Quote, please, the line with "side by side", the line with "zip(*points))), Vector(map(max, zip(*points)))", and every line between them, exactly and with nothing else.

##########

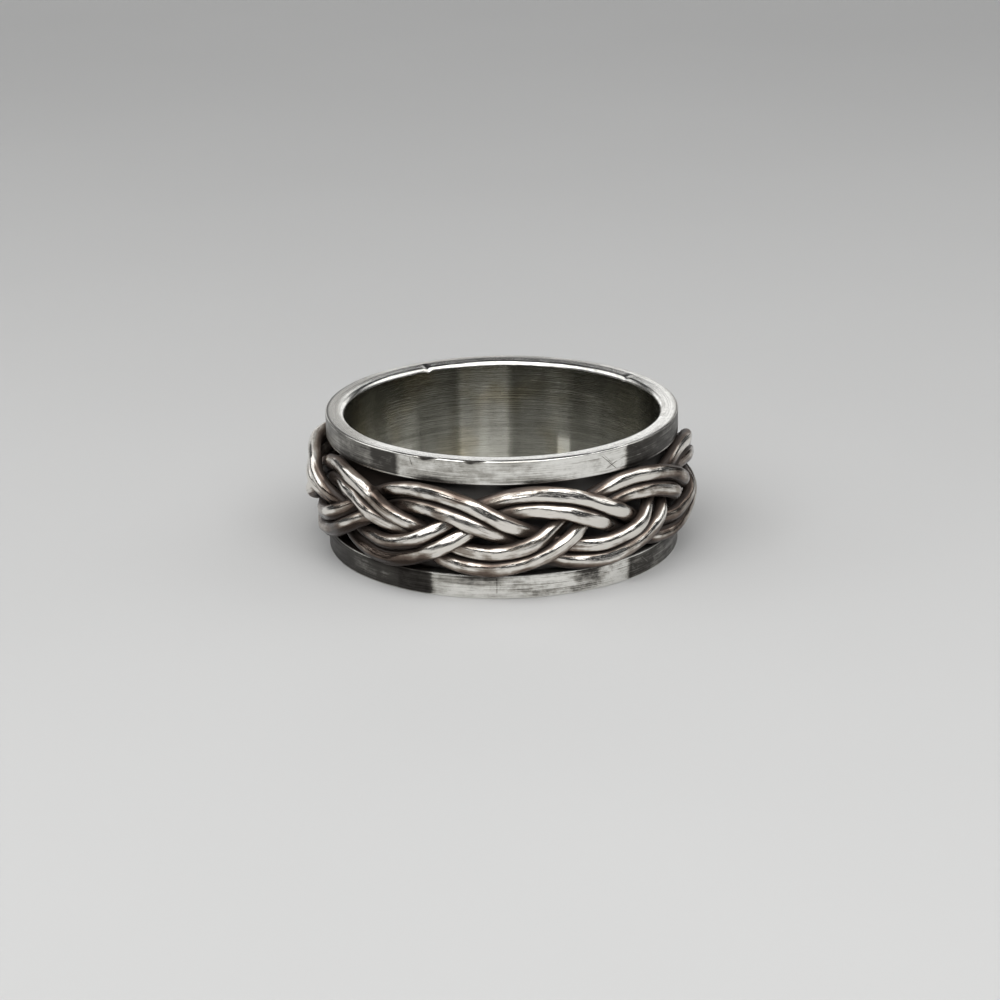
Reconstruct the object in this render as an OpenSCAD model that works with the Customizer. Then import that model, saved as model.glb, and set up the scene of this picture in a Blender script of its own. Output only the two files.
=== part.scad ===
// Braided band ring, lying on its lower rim with the finger hole upright.
// A plain sleeve carries two raised rims, soldered on, and a plait of three
// strands lies in the channel between them. Each strand is a pair of round
// wires, rolled a little flat. Millimetres, +Z up along the finger, origin on
// the axis at the bottom of the band. The front of the ring faces -Y.

/* [Band] */
// Diameter of the bore, which sets the finger size
bore_d = 18.2; // [16:0.1:21]
// Height of the band, measured along the finger
band_h = 8.05; // [7.4:0.05:9.5]
// Wall of the sleeve below the plait
sleeve_wall = 0.36; // [0.3:0.02:0.8]
// Height of each raised rim
rim_h = 1.36; // [1:0.02:1.5]
// How far the rims stand out from the sleeve
rim_rise = 0.74; // [0.5:0.02:0.9]
// Small round on the outer edges of the rims
rim_round = 0.08; // [0.04:0.02:0.2]
// Width of the bevel at each end of the bore, seen from above
bevel_w = 0.1; // [0.04:0.02:0.2]
// Length of the same bevel along the finger
bevel_h = 0.3; // [0.1:0.02:0.5]

/* [Wire] */
// Width of a wire, measured across the strand
wire_w = 0.84; // [0.6:0.02:0.9]
// Thickness of a wire, measured outward
wire_t = 0.76; // [0.5:0.02:0.9]

/* [Plait] */
// Times that a strand turns over in the upper row, once around
repeats = 10; // [8:1:11]
// Place of one turn in the upper row, in degrees from the front
first_turn = 10.7; // [0:0.1:36]
// Unevenness of the hand plaiting, in degrees along the band
drift = 1.6; // [0:0.1:2]
// Place of the joint where the strands' ends meet, in degrees along the plait
joint_at = 189; // [180:1:198]
// How far the plait stands off its seat where it was tied in loosely
loose_lift = 0.2; // [0:0.02:0.3]
// Middle of that loose stretch, in degrees from the front
loose_at = -92; // [-180:1:180]

/* [Gaps] */
// Between the two wires of a strand
pair_gap = 0.12; // [0.1:0.01:0.2]
// Between two strands where one crosses the other
cross_gap = 0.07; // [0.05:0.01:0.15]
// Between the plait and the sleeve
seat_gap = 0.09; // [0.05:0.01:0.2]
// Between the plait and each rim
rim_gap = 0.1; // [0.05:0.01:0.2]
// Between the ends that meet at the joint
joint_gap = 0.08; // [0.05:0.01:0.2]

/* [Hidden] */

// Smoothness of the plait's wires: rings once around, and sides of a ring
ring_count = 108;
ring_sides = 10;
// Steps in the small round of the rim's edge
round_steps = 3;
STRANDS = 3;
// Side of its strand on which a wire runs: the upper one is left of travel
UPPER = 1;
LOWER = -1;

// Radii and heights of the band
bore_r = bore_d / 2;
sleeve_r = bore_r + sleeve_wall;
rim_r = sleeve_r + rim_rise;
channel_h = band_h - 2 * rim_h;

// A plait lies in its channel only when its wire is thin enough for it, so
// the wire is drawn down to this share of the channel where it would crowd
fit_share = 0.162;
drawn_w = min(wire_w, channel_h * fit_share);
half_pair = (drawn_w + pair_gap) / 2;

// Rise and fall of a strand's middle line. A small share of a threefold
// wave makes its turns a little squarer than a plain wave
square_share = 0.02;
swing = (channel_h / 2 - rim_gap - drawn_w / 2 - half_pair) / (1 - square_share);
function rise(t) = swing * (sin(t) + square_share * sin(3 * t));
function rise_rate(t) = swing * (cos(t) + 3 * square_share * cos(3 * t));

// In and out swing of a strand, over one crossing and under the next, as
// [waves in one turn of the strand, share of the step between the layers]
weave = [
    [2, 0.54],
    [4, 0.155],
    [6, 0.08]
];
function total(list, i = 0) = i < len(list) ? list[i] + total(list, i + 1) : 0;
function weave_at(q) = total([for (row = weave) row[1] * sin(row[0] * q)]);
weave_peak = max([for (q = [0 : 2 : 90]) weave_at(q)]);

// Middle radius of the plait, and arc length for one radian of a strand's turn
layer_plain = wire_t + cross_gap;
plait_r = sleeve_r + seat_gap + wire_t / 2 + weave_peak * layer_plain;
run = plait_r * STRANDS / repeats;

// Steepness of the strands where they cross, and the crowding there: the
// half length of a crossing as a share of the way between two crossings
cross_slope = atan2(swing * cos(30), run);
crossing = 2 * cross_slope;
cross_zone = (2 * drawn_w + pair_gap) / 2 * (1 / sin(crossing) + 1 / tan(crossing));
cross_room = run * PI / 3 / cos(cross_slope);
crowding = cross_zone / cross_room;
// A crowded plait lifts a little more at its crossings
easy_crowding = 0.53;
lift_rate = 4.5;
layer_step = layer_plain * (1 + lift_rate * max(0, crowding - easy_crowding));
weave_r = plait_r + weave_peak * (layer_step - layer_plain);

// The two wires of a strand cross another strand one after the other, so
// the weave of each is led or held back by this angle of the strand's turn
lead_share = 1.3;
lead = lead_share * half_pair / tan(crossing) * cos(cross_slope) / run / cos(30) * 180 / PI;

// Angle that the joint's gap takes up along the plait, on each side
joint_half = joint_gap / plait_r * 90 / PI;

// Turn of strand j at angle a along the plait, and the true angle there
function turn_of(j, a) = 90 + a * repeats / STRANDS - j * 360 / STRANDS;
function around(a) = first_turn + a - drift * sin(a);

// The loose stretch rises and falls within this many degrees of its middle
loose_reach = 35;
function loose_rise(az) =
    let (away = (az - loose_at + 900) % 360 - 180)
    abs(away) < loose_reach ? loose_lift * pow(cos(away * 90 / loose_reach), 2) : 0;

// Middle line of a wire at angle a along the plait
function wire_at(j, side, a) =
    let (
        t = turn_of(j, a),
        slope = atan2(rise_rate(t), run),
        woven = weave_r - layer_step * weave_at(t + side * lead * cos(t)),
        az = around(a) - side * half_pair * sin(slope) / plait_r * 180 / PI,
        r = woven + loose_rise(az)
    )
    [r * sin(az), -r * cos(az), band_h / 2 + rise(t) + side * half_pair * cos(slope)];

function unit(v) = v / norm(v);

// One ring of points around a wire, square to its run
function wire_ring(j, side, a) =
    let (
        p = wire_at(j, side, a),
        ahead = unit(wire_at(j, side, a + 0.05) - wire_at(j, side, a - 0.05)),
        flat_out = unit([p[0], p[1], 0]),
        across = unit(cross(ahead, flat_out)),
        out = cross(across, ahead)
    )
    [for (k = [0 : ring_sides - 1])
        let (turn = k * 360 / ring_sides)
        p + across * drawn_w / 2 * cos(turn) + out * wire_t / 2 * sin(turn)];

// One wire, once around from one side of the joint to the other
module wire(j, side) {
    first = joint_at - 360 + joint_half;
    step = (360 - 2 * joint_half) / ring_count;
    points = [for (i = [0 : ring_count]) each wire_ring(j, side, first + i * step)];
    walls = [for (i = [0 : ring_count - 1], k = [0 : ring_sides - 1])
        let (
            a = i * ring_sides + k,
            b = i * ring_sides + (k + 1) % ring_sides
        )
        each [[a, b, b + ring_sides], [a, b + ring_sides, a + ring_sides]]];
    start_cap = [for (k = [ring_sides - 1 : -1 : 0]) k];
    end_cap = [for (k = [0 : ring_sides - 1]) ring_count * ring_sides + k];
    polyhedron(points, concat(walls, [start_cap, end_cap]));
}

// The round on the rim's outer edge, from its flat end to its outer wall
function rim_edge() = [for (i = [0 : round_steps])
    let (a = 90 - 90 * i / round_steps)
    [rim_r - rim_round + rim_round * cos(a), band_h / 2 - rim_round + rim_round * sin(a)]];

// Upper half of the band's section, from the bore up and out to the sleeve
function upper_section() = concat(
    [[bore_r, band_h / 2 - bevel_h], [bore_r + bevel_w, band_h / 2]],
    rim_edge(),
    [[rim_r, channel_h / 2], [sleeve_r, channel_h / 2]]
);

// Sleeve and two soldered rims, one piece of metal with a true round bore
module band() {
    top = upper_section();
    last = len(top) - 1;
    bottom = [for (i = [last : -1 : 0]) [top[i][0], -top[i][1]]];
    color("silver")
    translate([0, 0, band_h / 2])
    rotate_extrude($fn = 180)
    polygon(concat(top, bottom));
}

// One strand of the plait, a pair of wires side by side
module strand(j) {
    wire(j, UPPER);
    wire(j, LOWER);
}

module strand_a() { color("silver") strand(0); }
module strand_b() { color("silver") strand(1); }
module strand_c() { color("silver") strand(2); }

band();
strand_a();
strand_b();
strand_c();
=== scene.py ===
"""The looks of the braided band ring: worn, oxidised silver on a pale floor.

Lengths are in metres and angles in radians, unless a name ends in MM or DEG.
Tables of marks, flats, dashes, nicks and scratches are in degrees and millimetres.
The ring's axis is +Z and its front faces -Y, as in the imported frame.
"""

import math

import bmesh
import bpy
import numpy as np
from mathutils import Matrix, Vector, kdtree


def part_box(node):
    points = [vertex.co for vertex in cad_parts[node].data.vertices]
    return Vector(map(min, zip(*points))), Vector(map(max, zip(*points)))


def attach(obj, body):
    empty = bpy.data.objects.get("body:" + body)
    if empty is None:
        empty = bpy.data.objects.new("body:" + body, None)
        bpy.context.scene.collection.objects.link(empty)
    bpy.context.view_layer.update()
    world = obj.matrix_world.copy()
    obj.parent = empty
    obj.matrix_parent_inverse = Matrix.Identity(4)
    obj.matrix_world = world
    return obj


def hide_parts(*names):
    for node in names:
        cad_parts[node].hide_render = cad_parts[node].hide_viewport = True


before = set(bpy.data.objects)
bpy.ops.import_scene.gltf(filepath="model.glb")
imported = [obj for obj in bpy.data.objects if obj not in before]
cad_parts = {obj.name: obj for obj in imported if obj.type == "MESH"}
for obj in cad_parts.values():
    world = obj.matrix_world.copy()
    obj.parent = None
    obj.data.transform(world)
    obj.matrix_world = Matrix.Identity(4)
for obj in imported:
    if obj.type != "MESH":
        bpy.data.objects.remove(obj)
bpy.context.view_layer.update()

MM = 0.001
# Turns a number for each millimetre into one for each metre
PER_MM = 1 / MM
RNG = np.random.default_rng(7)

# Sizes of the band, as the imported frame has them
BAND_LOW, BAND_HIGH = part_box("band")
BAND_H = BAND_HIGH.z - BAND_LOW.z
RIM_R = (BAND_HIGH.x - BAND_LOW.x) / 2
RIM_RISE = 0.74 * MM
SLEEVE_WALL = 0.36 * MM
RIM_H = 1.36 * MM
RIM_ROUND = 0.08 * MM
BEVEL_W = 0.10 * MM
BEVEL_H = 0.30 * MM
SLEEVE_R = RIM_R - RIM_RISE
BORE_R = SLEEVE_R - SLEEVE_WALL
CHANNEL_H = BAND_H - 2 * RIM_H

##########

**THE REPLY:**
// One strand of the plait, a pair of wires side by side
module strand(j) {
    wire(j, UPPER);
    wire(j, LOWER);
}

module strand_a() { color("silver") strand(0); }
module strand_b() { color("silver") strand(1); }
module strand_c() { color("silver") strand(2); }

band();
strand_a();
strand_b();
strand_c();
=== scene.py ===
"""The looks of the braided band ring: worn, oxidised silver on a pale floor.

Lengths are in metres and angles in radians, unless a name ends in MM or DEG.
Tables of marks, flats, dashes, nicks and scratches are in degrees and millimetres.
The ring's axis is +Z and its front faces -Y, as in the imported frame.
"""

import math

import bmesh
import bpy
import numpy as np
from mathutils import Matrix, Vector, kdtree


def part_box(node):
    points = [vertex.co for vertex in cad_parts[node].data.vertices]
    return Vector(map(min, zip(*points))), Vector(map(max, zip(*points)))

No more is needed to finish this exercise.